§ MR. CAWLEY
asked the Postmaster General, Whether it is true that the Post Office Department undertakes or is prepared to undertake the construction of Lines of Telegraph for any person requiring such Lines, either distinct from or in connection with the Post Office; and, if so, whether he claims any exclusive right to do this or only a right to compete with private manufacturers, and if the latter only within what limits, and to what extent such right is claimed; and, whether, in purchasing the undertakings of the several Telegraph Companies, he is of opinion that the Department purchased not only the right to transmit messages, but also the right to continue any business which any of those Companies did or had the right to carry on; as for example the fitting up hotels with electric bells; and if this be his opinion, whether the Telegraph Acts authorize the Department to 13 carry on any such business; and whether he will give some public notice setting forth those branches of business in which the Department is to engage, either to the exclusion of, or in competition with other parties?
§ MR. MONSELL
Sir, all the telegraph companies whose business and privileges have been purchased by the Post Office claim to have, and are believed to have had, the right to erect private telegraph wires, either for the conveyance of messages between the office and factory, &c, of a private individual, or for the conveyance of messages between the office of an individual and the station of the general telegraphic system from which that message would have to be transmitted to some other part of the country.

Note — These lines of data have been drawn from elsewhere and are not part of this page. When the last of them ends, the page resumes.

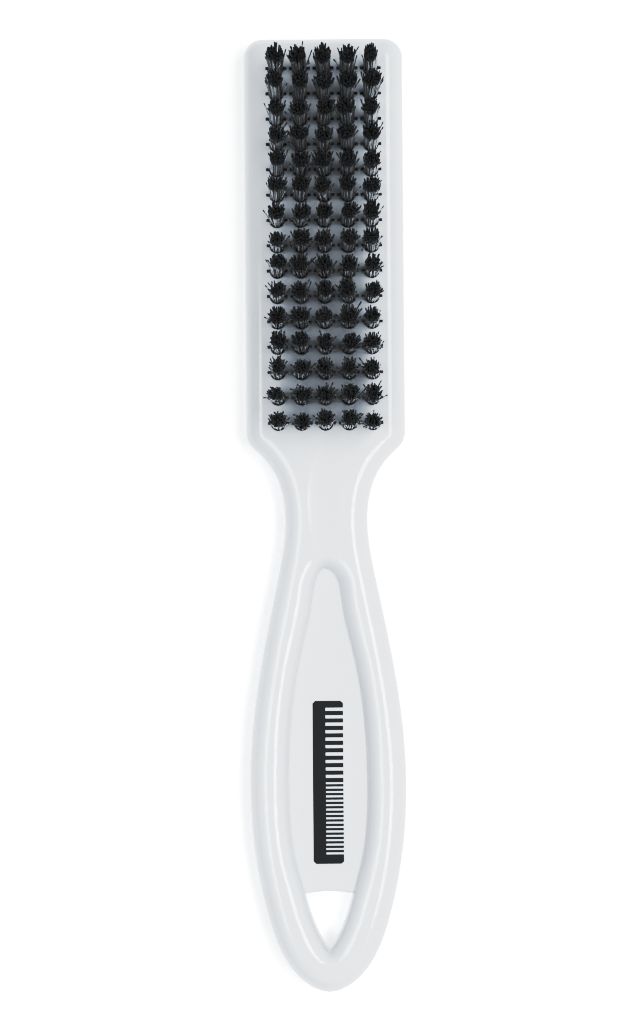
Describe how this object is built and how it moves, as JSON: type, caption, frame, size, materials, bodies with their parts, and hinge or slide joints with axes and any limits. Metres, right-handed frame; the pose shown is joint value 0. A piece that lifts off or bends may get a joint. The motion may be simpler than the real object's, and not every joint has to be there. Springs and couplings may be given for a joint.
{
  "type": "fade brush",
  "caption": "Flat barber's cleaning brush: slim one-piece plastic handle with a hanging hole and a long head of staple-set nylon tufts.",
  "frame": {"origin": "under the middle of the brush, on the plane of its flat back that it lies on", "axes": "+X across the brush, +Y along it towards the head end, +Z out of the face the way the bristles point"},
  "size_m": [0.0296, 0.178, 0.024],
  "materials": {
    "white_plastic": "glossy injection-moulded white",
    "bristle_nylon": "black nylon monofilament",
    "anchor_wire": "plain flat wire"
  },
  "bodies": {
    "root": {"handle": "white_plastic", "tuft_row_01": "bristle_nylon", "tuft_row_02": "bristle_nylon", "tuft_row_03": "bristle_nylon", "tuft_row_04": "bristle_nylon", "tuft_row_05": "bristle_nylon", "tuft_row_06": "bristle_nylon", "tuft_row_07": "bristle_nylon", "tuft_row_08": "bristle_nylon", "tuft_row_09": "bristle_nylon", "tuft_row_10": "bristle_nylon", "tuft_row_11": "bristle_nylon", "tuft_row_12": "bristle_nylon", "tuft_row_13": "bristle_nylon", "tuft_row_14": "bristle_nylon", "tuft_row_15": "bristle_nylon", "anchor_row_01": "anchor_wire", "anchor_row_02": "anchor_wire", "anchor_row_03": "anchor_wire", "anchor_row_04": "anchor_wire", "anchor_row_05": "anchor_wire", "anchor_row_06": "anchor_wire", "anchor_row_07": "anchor_wire", "anchor_row_08": "anchor_wire", "anchor_row_09": "anchor_wire", "anchor_row_10": "anchor_wire", "anchor_row_11": "anchor_wire", "anchor_row_12": "anchor_wire", "anchor_row_13": "anchor_wire", "anchor_row_14": "anchor_wire", "anchor_row_15": "anchor_wire"}
  },
  "joints": []
}
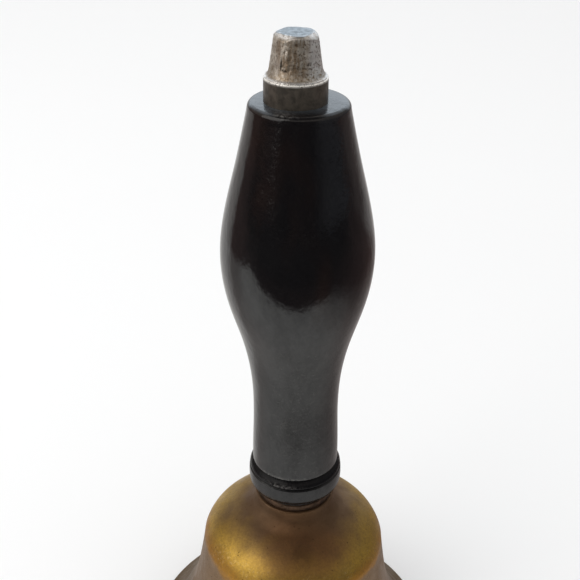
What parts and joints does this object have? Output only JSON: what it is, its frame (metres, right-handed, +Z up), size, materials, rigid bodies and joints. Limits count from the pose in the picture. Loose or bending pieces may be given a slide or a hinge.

The Post Office inherited a large number of such wires from the companies whose undertakings it purchased, and I am advised that we have the right to carry on all the business which was carried on by the said companies. The exclusive privilege of the Post Office, however, extends only to public messages. It has no monopoly of private wire business; but it would, no doubt, be a dangerous competitor to any manufacturers who wished to compete with it for such business. I am not aware, however, that any manufacturers are desirous of competing with us for such business, or that any could offer to the public such advantages as it is in the power of the Post Office to offer. I am advised that we have the right to undertake the business of fitting up hotels with electric bells; but we have not undertaken any such business, and do not desire to do so. It is, moreover, a business with regard to which private manufacturers could compete with us on equal terms. In Mr. Scudamore's Report, which has been presented to and printed by order of Parliament, there is a full statement of the terms on which the Postmaster General carries on private wire business. A notice in accordance with that statement has for a long time been printed and put in circulation for the information of the public.